Humans impact the planet at every scale from the composition of microbes in our soil to the function of entire ecosystems. Some suggest the current geological era should be called the Anthropocene in recognition of the outsized role we play in shaping the world around us. Our ability to understand how things work and, potentially, how to make them work for us to address pressing issues has never been greater. Given the rapid pace of discovery, what would it look like if we could time travel into the not-too-distant future. Eight investigators talk about the probable challenges we face and the possible developments that could shape the future in profound ways.

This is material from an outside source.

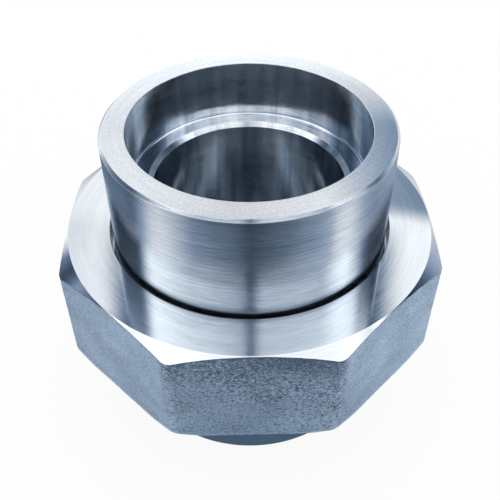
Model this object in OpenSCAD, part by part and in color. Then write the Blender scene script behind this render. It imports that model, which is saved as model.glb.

MAY 13 Could microbes form the basis for new and novel treatments and even be cures for a variety of diseases? Christine Salomon and Mike Sadowsky will take you on a whirlwind tour of the state of the science and look to a future in which microbes may provide a pathway to health. Dr. Christine Salomon, an associate professor at the University's Center for Drug Design, will share insights about microbes' incredibly complex and biologically active metabolites and what their vast untapped metabolic potential to make many more compounds could mean for drug discovery. Dr. Mike Sadowsky, head of the BioTechnology Institute, will discuss the potential of a new microbe-based approach called microbiota therapeutics to treat diseases including Clostridium difficile (C. diff) as well as recent successes in treating symptoms related to autism spectrum disorder. MAY 20 As glaciers recede, ice cover declines and rainfall patterns become less predictable, landscapes, livelihoods and ways of life are changing, too. Lesley Knoll and Daniel Stanton will explore the implications for the planet and the people who live on it. Seasonal ice cover duration has been declining over the past 150 years for Northern Hemisphere lakes and rivers, but we still know relatively little about how inland ice loss directly affects humans. Dr. Lesley Knoll , a limnologist and station biologist at Itasca Biological Station and Laboratories, will explore cultural ecosystem services (e.g., sense of place, cultural identity) that are supported by lake and river ice. Water availability is expected to change considerably in the future. How this impacts vegetation will depend a lot on how plants respond and use remaining water. Dr. Daniel Stanton, an assistant professor of Ecology, Evolution and Behavior, will discuss how plant interactions with climate at small and regional scales could lead to a range of outcomes, and where some of the large knowledge gaps and uncertainties remain.
MAY 27 Imagine a world in which sustainable products and socially-conscious investing were the norm. Emerging technologies are making it possible to track environmental responsibility in real-time and manufacture next-generation renewable materials. Jessica Hellmann and David Bengston are at the vanguard of these developments and will share their insights.
Socially-conscious investors are driving a transformation in the environmental responsibility of corporations, but they're just a small portion of the financial market.
Dr. Jessica Hellmann, director of the Institute on the Environment, sees a sea-change coming with the advent of remote sensing and the ready availability of independent and verifiable data to track environmental responsibility in real-time and report that information to investors. Dr. David Bengston, an environmental futurist with the Strategic Foresight Group of the Northern Research Station, USDA Forest Service, sees a forest-based bioeconomy on the horizon as new technologies enable production of high-tech, wood-based materials that could replace many nonrenewable and carbon-intensive materials. He will explore how a new “age of wood” may be dawning in which an ancient and renewable material takes center stage.
Organized by the College of Biological Sciences and the Bell Museum.